* _Supplied material_:
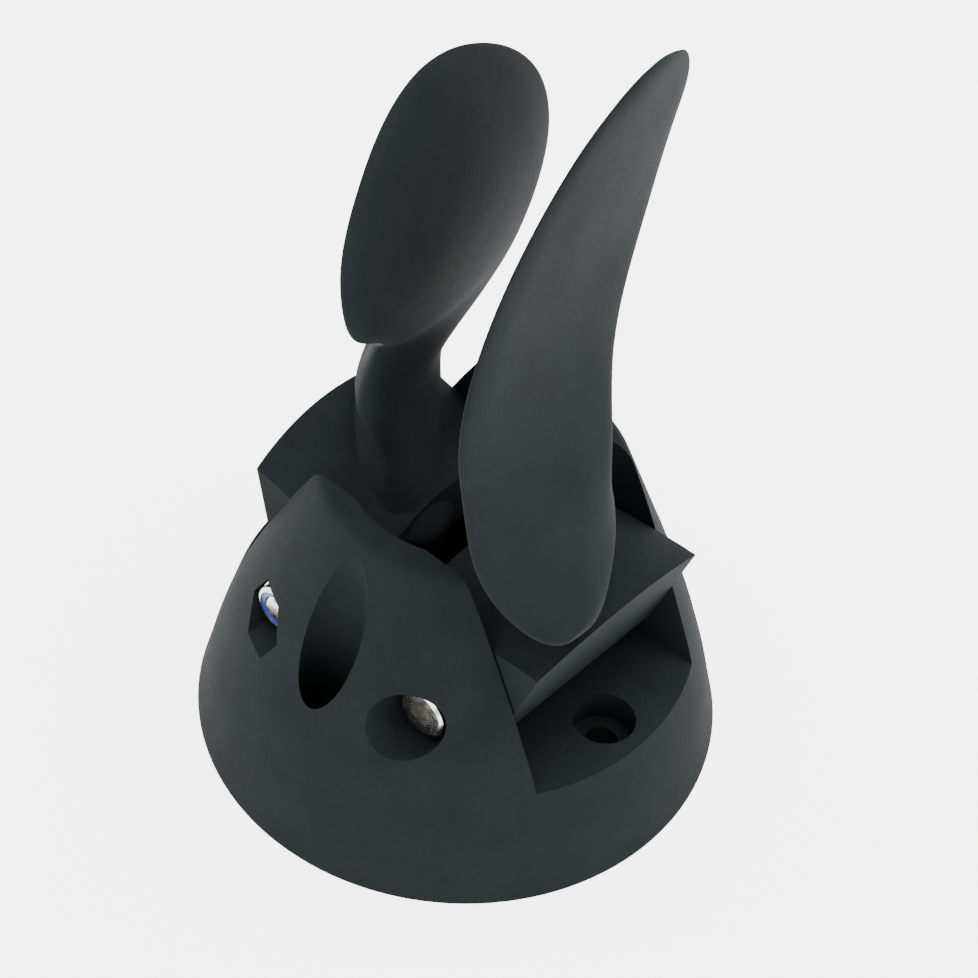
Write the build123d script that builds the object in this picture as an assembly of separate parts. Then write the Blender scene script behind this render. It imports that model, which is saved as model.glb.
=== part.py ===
from build123d import *
import math
import os

os.makedirs("parts", exist_ok=True)

# Hub: a printed nylon nose cone, slotted right through along X for two folding blades.
HUB_R = 35.0
HUB_TOP = 44.3
HUB_TOP_R = 18.2
SLOT_HALF = 15.2
SLOT_FLOOR = 15.8
WELL_R = 16.3
SHAFT_BORE_R = 4.0

# Four mounting screws from above, on one circle, in round counterbores.
MOUNT_CIRCLE_R = 24.7
MOUNT_BORE_R = 4.1
MOUNT_BORE_FLOOR = 11.3
MOUNT_HOLE_R = 2.25

# Pivot screws, M4, parallel to Y.
PIVOT_X = 12.3
PIVOT_Z = 24.3
SHANK_R = 2.0
SCREW_HOLE_R = 2.1
SCREW_LENGTH = 40.0
SEAT_Y = 17.5
HEAD_R = 3.5
HEAD_H = 4.0
HEAD_POCKET_R = 4.4
NUT_FLATS = 7.0
NUT_H = 3.7
NUT_COLLAR_TOP = 5.0
NUT_POCKET_FLATS = 7.4

# Blades: one shape, made twice. Angles are the fold from straight out to as stored.
PLUG_HALF = 14.9
PLUG_BOTTOM = 16.2
PLUG_TOP = 35.6
KNUCKLE_R = 7.5
BLADE_BORE_R = 2.05
FOLD_A = 76.3
FOLD_B = 71.2

# Outer outline of the hub, (radius, height), from the rim of the base upwards.
HUB_OUTLINE = [
    (35.0, 0.0),
    (33.9, 4.5),
    (32.8, 9.0),
    (31.6, 13.0),
    (30.2, 17.5),
    (28.5, 22.0),
    (26.6, 26.8),
    (24.5, 32.0),
    (22.1, 38.0),
    (20.5, 42.0),
]

# Leaf shape at key distances out from the pivot: centre across, centre up, twist from flat, half width,
# half thickness, and how much fuller the leading half is than the trailing half.
LEAF = [
    (13.0, 0.0, 2.2, 52, 11.8, 6.2, 0.1),
    (18.0, -3.2, 0.4, 38, 10.4, 5.0, -0.2),
    (22.0, -5.0, -0.8, 29, 12.4, 4.8, -0.1),
    (29.0, -8.5, 2.8, 9.5, 12.4, 4.0, 0.1),
    (40.0, -5.6, 12.3, 13, 16.9, 3.0, 0.2),
    (52.0, 0.7, 19.9, 15.5, 24.1, 2.4, 0.2),
    (64.0, 4.4, 23.8, 14, 23.6, 1.7, 0.2),
    (72.0, 6.0, 25.5, 12.5, 19.9, 1.2, 0.2),
    (78.0, 7.1, 26.3, 10, 15.9, 0.9, 0.2),
]
LEAF_ROOT = 12.0
LEAF_TIP = 78.0
TIP_SQUARENESS = 8
ROOT_LEAN = 0.39
LEAF_SET = 14
LEAN_ENDS = 32.0


def on_y(shape, x, y, z):
    """Turns a shape built along +Z to run along +Y and moves its base to (x, y, z)."""
    return Pos(x, y, z) * Rot(-90, 0, 0) * shape


def cylinder_y(radius, y_low, y_high, x, z):
    """A cylinder along Y between two heights on that axis."""
    length = y_high - y_low
    return Pos(x, (y_low + y_high) / 2, z) * Rot(90, 0, 0) * Cylinder(radius, length)


def nose_cone():
    """The hub's outside, solid: the turned outline with a rounded shoulder and a flat top."""
    side = Spline(HUB_OUTLINE)
    shoulder = Spline(
        [side @ 1, (HUB_TOP_R, HUB_TOP)],
        tangents=[side % 1, (-1, 0)],
    )
    base = Line((0, 0), HUB_OUTLINE[0])
    top = Line((HUB_TOP_R, HUB_TOP), (0, HUB_TOP))
    spine = Line((0, HUB_TOP), (0, 0))
    outline = make_face(base + side + shoulder + top + spine)
    return revolve(Plane.XZ * outline, Axis.Z, 360)


def hex_prism(flats, height):
    """A hexagon with two corners on the X axis, drawn up from its base."""
    return extrude(RegularPolygon(flats / 2, 6, major_radius=False), height)


def hub_body():
    """Nose cone with slot, round well for the shaft nut, shaft bore, mounting holes and screw pockets."""
    body = nose_cone()
    slot_h = HUB_TOP + 2 - SLOT_FLOOR
    body -= Pos(0, 0, SLOT_FLOOR + slot_h / 2) * Box(2 * HUB_R + 4, 2 * SLOT_HALF, slot_h)
    body -= Pos(0, 0, SLOT_FLOOR + slot_h / 2) * Cylinder(WELL_R, slot_h)
    body -= Pos(0, 0, SLOT_FLOOR / 2) * Cylinder(SHAFT_BORE_R, SLOT_FLOOR + 2)
    for turn in range(4):
        angle = math.radians(90 * turn)
        x = MOUNT_CIRCLE_R * math.cos(angle)
        y = MOUNT_CIRCLE_R * math.sin(angle)
        body -= Pos(x, y, MOUNT_BORE_FLOOR + 20) * Cylinder(MOUNT_BORE_R, 40)
        body -= Pos(x, y, 10) * Cylinder(MOUNT_HOLE_R, 24)
    for side in (1, -1):
        x = side * PIVOT_X
        body -= cylinder_y(SCREW_HOLE_R, -HUB_R, HUB_R, x, PIVOT_Z)
        head_low = -HUB_R if side > 0 else SEAT_Y
        body -= cylinder_y(HEAD_POCKET_R, head_low, head_low + HUB_R - SEAT_Y, x, PIVOT_Z)
        nut_low = SEAT_Y if side > 0 else -HUB_R
        pocket = hex_prism(NUT_POCKET_FLATS, HUB_R - SEAT_Y)
        body -= on_y(pocket, x, nut_low, PIVOT_Z)
    return body


def socket_screw():
    """Socket head cap screw along +Z, its head's seat at the origin and its head below."""
    screw = Pos(0, 0, SCREW_LENGTH / 2) * Cylinder(SHANK_R, SCREW_LENGTH)
    screw += Pos(0, 0, -HEAD_H / 2) * Cylinder(HEAD_R, HEAD_H)
    rim = screw.edges().sort_by(Axis.Z)[0]
    screw = chamfer(rim, 0.35)
    screw -= Pos(0, 0, -HEAD_H) * hex_prism(3.0, 2.2)
    tip = screw.edges().sort_by(Axis.Z)[-1]
    return chamfer(tip, 0.4)


def lock_nut():
    """Nut along +Z from its seat: a hexagon with a round collar that holds the insert."""
    nut = hex_prism(NUT_FLATS, NUT_H)
    corner_r = NUT_FLATS / math.sqrt(3)
    nut &= Pos(0, 0, NUT_H / 2) * Cylinder(corner_r - 0.12, NUT_H)
    nut += Pos(0, 0, NUT_COLLAR_TOP / 2) * Cylinder(3.3, NUT_COLLAR_TOP)
    rim = nut.edges().filter_by(GeomType.CIRCLE).sort_by(Axis.Z)[-1]
    nut = fillet(rim, 0.5)
    nut -= Pos(0, 0, NUT_COLLAR_TOP / 2) * Cylinder(SHANK_R, NUT_COLLAR_TOP + 2)
    nut -= Pos(0, 0, NUT_H + 1) * Cylinder(2.75, 2.0)
    return nut


def nut_insert():
    """Nylon ring inside the nut's collar."""
    ring = Pos(0, 0, NUT_H + 0.55) * Cylinder(2.75, 1.1)
    ring -= Pos(0, 0, NUT_H + 0.55) * Cylinder(SHANK_R, 3.0)
    return ring


def keyed(out):
    """The leaf's shape at any distance out: smooth curves through the key shapes."""
    out = max(out, LEAF[0][0])
    spans = [key[0] for key in LEAF]
    last = len(spans) - 1
    i = max(n for n in range(last) if spans[n] <= out or n == 0)
    shape = []
    for values in list(zip(*LEAF))[1:]:
        rise = [(values[n + 1] - values[n]) / (spans[n + 1] - spans[n]) for n in range(last)]
        slopes = []
        for n in (i, i + 1):
            if n in (0, last):
                slopes.append(rise[min(n, last - 1)])
            else:
                before, after = spans[n] - spans[n - 1], spans[n + 1] - spans[n]
                slopes.append((after * rise[n - 1] + before * rise[n]) / (before + after))
        step = spans[i + 1] - spans[i]
        t = (out - spans[i]) / step
        shape.append(
            values[i] * (1 + 2 * t) * (1 - t) ** 2
            + values[i + 1] * t * t * (3 - 2 * t)
            + step * (slopes[0] * t * (1 - t) ** 2 - slopes[1] * t * t * (1 - t))
        )
    return shape


def leaf_section(out):
    """One closed aerofoil of the leaf. Near the root it leans with the plug's face, and starts its outline
    back from the leading edge by the extra twist, so that neighbouring outlines start level."""
    across, up, twist, half_w, half_t, swell = keyed(out)
    reach = max(0.0, (out - LEAF_ROOT) / (LEAF_TIP - LEAF_ROOT))
    half_w *= math.sqrt(1 - reach ** TIP_SQUARENESS)
    half_t *= math.sqrt(1 - reach ** (3 * TIP_SQUARENESS))
    lean = ROOT_LEAN * min(1.0, max(0.0, (LEAN_ENDS - out) / (LEAN_ENDS - 14.0)))
    angle = math.radians(twist)
    start = min(0.0, math.radians(LEAF_SET) - angle)
    points = []
    count = 16
    for i in range(count):
        turn = start + 2 * math.pi * i / count
        along = half_w * math.cos(turn)
        thick = half_t * math.sin(turn) * (1.0 + swell * math.cos(turn))
        y = across + along * math.cos(angle) - thick * math.sin(angle)
        z = up + along * math.sin(angle) + thick * math.cos(angle)
        points.append((PIVOT_X + out - lean * z, y, PIVOT_Z + z))
    return make_face(Spline(points, periodic=True))


def plug():
    """The blade's root: fills the slot's end, its outer face part of the nose cone."""
    reach = HUB_R + 5
    outline = Polyline(
        (PIVOT_X - 2.0, PLUG_BOTTOM),
        (reach, PLUG_BOTTOM),
        (reach, PLUG_TOP),
        (PIVOT_X + 5.0, PLUG_TOP),
        (PIVOT_X - 2.0, PIVOT_Z + KNUCKLE_R - 0.3),
        close=True,
    )
    block = extrude(make_face(Plane.XZ * outline), PLUG_HALF, both=True)
    block &= nose_cone()
    block += cylinder_y(KNUCKLE_R, -PLUG_HALF, PLUG_HALF, PIVOT_X, PIVOT_Z)
    return block


def blade():
    """Plug and leaf in one piece, straight out along +X."""
    steady = [10, 13, 15, 16.6, 18, 20, 22.5, 25.5, 29, 33, 38, 43, 48, 53, 58, 63, 68, 71.5]
    closing = [LEAF_TIP - gap for gap in (4.2, 2.6, 1.4, 0.6, 0.15, 0.01)]
    leaf = loft([leaf_section(out) for out in steady + closing])
    body = plug() + leaf
    body -= Pos(PIVOT_X + 15, 0, PLUG_BOTTOM - 5) * Box(40, 40, 10)
    body -= cylinder_y(BLADE_BORE_R, -HUB_R, HUB_R, PIVOT_X, PIVOT_Z)
    return body


def folded(shape, angle):
    """The blade on +X turned up about its pivot by the given angle."""
    axis = Axis((PIVOT_X, 0, PIVOT_Z), (0, -1, 0))
    return shape.rotate(axis, angle)


def opposite(shape):
    """The same thing on the other side of the hub, half a turn about Z."""
    return shape.rotate(Axis.Z, 180)


hub = hub_body()
blade_out = blade()
blade_b = folded(blade_out, FOLD_B)
blade_a = opposite(folded(blade_out, FOLD_A))

screw_b = on_y(socket_screw(), PIVOT_X, -SEAT_Y, PIVOT_Z)
nut_b = on_y(lock_nut(), PIVOT_X, SEAT_Y, PIVOT_Z)
insert_b = on_y(nut_insert(), PIVOT_X, SEAT_Y, PIVOT_Z)

nodes = {
    "hub_body": hub,
    "blade_a": blade_a,
    "blade_b": blade_b,
    "pivot_screw_a": opposite(screw_b),
    "pivot_screw_b": screw_b,
    "lock_nut_a": opposite(nut_b),
    "lock_nut_b": nut_b,
    "nut_insert_a": opposite(insert_b),
    "nut_insert_b": insert_b,
}

for name, shape in nodes.items():
    export_step(shape, f"parts/{name}.step")
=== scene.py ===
"""Looks of a folding propeller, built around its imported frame: a printed nylon nose-cone hub and two leaf
blades that fold up on stainless cross screws."""
import math

import bmesh
import bpy
from bpy.props import FloatProperty, FloatVectorProperty, PointerProperty
from bpy.types import Operator, Panel, PropertyGroup
from mathutils import Matrix, Vector

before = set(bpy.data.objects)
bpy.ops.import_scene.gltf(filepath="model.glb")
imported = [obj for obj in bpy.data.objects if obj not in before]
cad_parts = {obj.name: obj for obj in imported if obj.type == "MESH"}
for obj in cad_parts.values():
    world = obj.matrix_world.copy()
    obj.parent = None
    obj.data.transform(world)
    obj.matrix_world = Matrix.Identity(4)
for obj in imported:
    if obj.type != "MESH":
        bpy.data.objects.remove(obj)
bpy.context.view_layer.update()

bl_info = {
    "name": "Folding Propeller",
    "version": (1, 0, 0),
    "blender": (4, 5, 0),
    "location": "View3D > Sidebar > Propeller",
    "description": "Finishes for a two-bladed folding propeller with a slotted nose-cone hub",
    "category": "Add Mesh",
}

MM = 0.001
SENSOR_WIDTH = 36.0  # millimetres, the film that the lens is given for
NYLON_IOR = 1.53
LAMP_AIM = (0, 0, 0.05)  # half way up the part

# Each soft box: the setting that holds its power, its place and its width, in metres.
LAMPS = (
    ("right", (0.50, 0.10, 0.26), 0.40),
    ("back", (0.10, 0.55, 0.35), 0.45),
    ("left", (-0.52, -0.16, 0.26), 0.40),
    ("front", (0.10, -0.60, 0.22), 0.40),
    ("top", (0.05, 0.05, 0.75), 0.50),
)


def linear(code):
    """An sRGB hex colour as linear red, green, blue and full alpha."""
    def channel(text):
        value = int(text, 16) / 255
        return value / 12.92 if value <= 0.04045 else ((value + 0.055) / 1.055) ** 2.4
    return tuple(channel(code[i:i + 2]) for i in (0, 2, 4)) + (1.0,)


# ---------------------------------------------------------------- settings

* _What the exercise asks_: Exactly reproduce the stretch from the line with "hub = hub_body()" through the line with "obj.data.transform(world)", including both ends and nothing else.

* _Result_:
hub = hub_body()
blade_out = blade()
blade_b = folded(blade_out, FOLD_B)
blade_a = opposite(folded(blade_out, FOLD_A))

screw_b = on_y(socket_screw(), PIVOT_X, -SEAT_Y, PIVOT_Z)
nut_b = on_y(lock_nut(), PIVOT_X, SEAT_Y, PIVOT_Z)
insert_b = on_y(nut_insert(), PIVOT_X, SEAT_Y, PIVOT_Z)

nodes = {
    "hub_body": hub,
    "blade_a": blade_a,
    "blade_b": blade_b,
    "pivot_screw_a": opposite(screw_b),
    "pivot_screw_b": screw_b,
    "lock_nut_a": opposite(nut_b),
    "lock_nut_b": nut_b,
    "nut_insert_a": opposite(insert_b),
    "nut_insert_b": insert_b,
}

for name, shape in nodes.items():
    export_step(shape, f"parts/{name}.step")
=== scene.py ===
"""Looks of a folding propeller, built around its imported frame: a printed nylon nose-cone hub and two leaf
blades that fold up on stainless cross screws."""
import math

import bmesh
import bpy
from bpy.props import FloatProperty, FloatVectorProperty, PointerProperty
from bpy.types import Operator, Panel, PropertyGroup
from mathutils import Matrix, Vector

before = set(bpy.data.objects)
bpy.ops.import_scene.gltf(filepath="model.glb")
imported = [obj for obj in bpy.data.objects if obj not in before]
cad_parts = {obj.name: obj for obj in imported if obj.type == "MESH"}
for obj in cad_parts.values():
    world = obj.matrix_world.copy()
    obj.parent = None
    obj.data.transform(world)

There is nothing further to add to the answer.